Hochverdient um die Luftreinhaltung
Die KRdL, der er seit ihrer Gründung angehörte, und der VDI wussten, was sie an Heinrich Stratmann hatten: So war er seit Mitte der 1960er-Jahre bis zu seinem Dienstzeitende 1988 nicht nur Mitglied in KRdL-Beirat und -Vorstand, sondern auch 15 Jahre lang deren stellvertretender Vorsitzender. Seine Verdienste auf dem Gebiet der technisch-wissenschaftlichen Gemeinschaftsarbeit in der Luftreinhaltung waren der KRdL die VDI-Ehrenmedaille im Jahr 1978 und elf Jahre später das VDI-Ehrenzeichen wert.
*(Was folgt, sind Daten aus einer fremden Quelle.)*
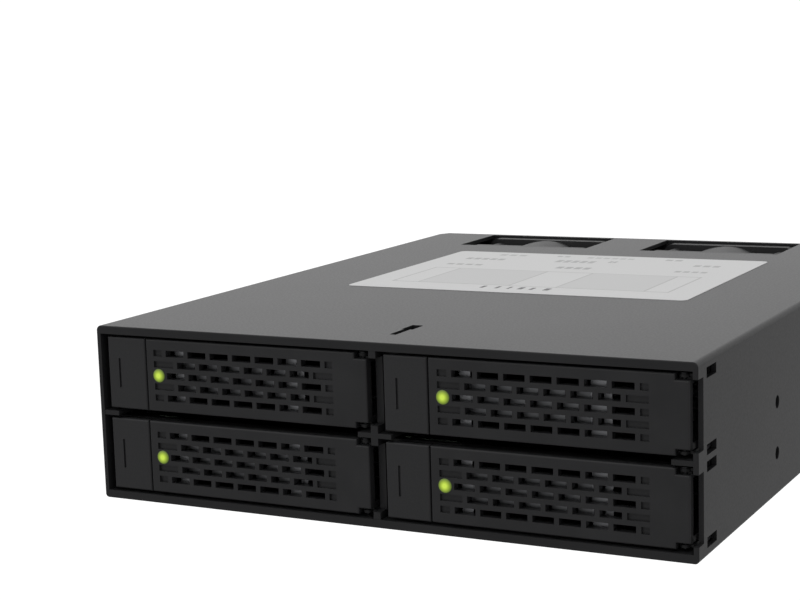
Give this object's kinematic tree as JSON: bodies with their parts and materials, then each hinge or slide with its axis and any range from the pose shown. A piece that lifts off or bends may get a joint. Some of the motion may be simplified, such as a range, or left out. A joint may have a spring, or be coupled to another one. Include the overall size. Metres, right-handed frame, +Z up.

Außerhalb des VDI wurden seine Leistungen nicht minder gewürdigt: mit dem Bundesverdienstkreuz am Bande 1973, dem Bundesverdienstkreuz 1. Klasse 1980 sowie dem von der TÜV Rheinland Stiftung vergebenen Internationalen Rheinlandpreis für Umweltschutz Mitte der 1970er-Jahre.
Kommentare
Inzwischen hat 1 Leser einen Kommentar hinterlassen.Beim Landesamt für Natur, Umwelt und Verbraucherschutz NRW und besonders am Standort Essen ist man noch immer stolz auf das, was hier unter der Präsidentschaft von Heinrich Stratmann erreicht wurde. Besagter Koffer steht als stummer Zeitzeuge im Foyer des Hauses und erinnert daran, dass von hier aus der Himmel über der Ruhr wieder blau wurde.
Heute sind es andere Schadstoffe und andere technische Herausforderungen, die uns beim LANUV antreiben. Aber wo wären wir, ohne den Pioniergeist von Prof. Stratmann und seinen Mitstreiterinnen und Mitstreitern?!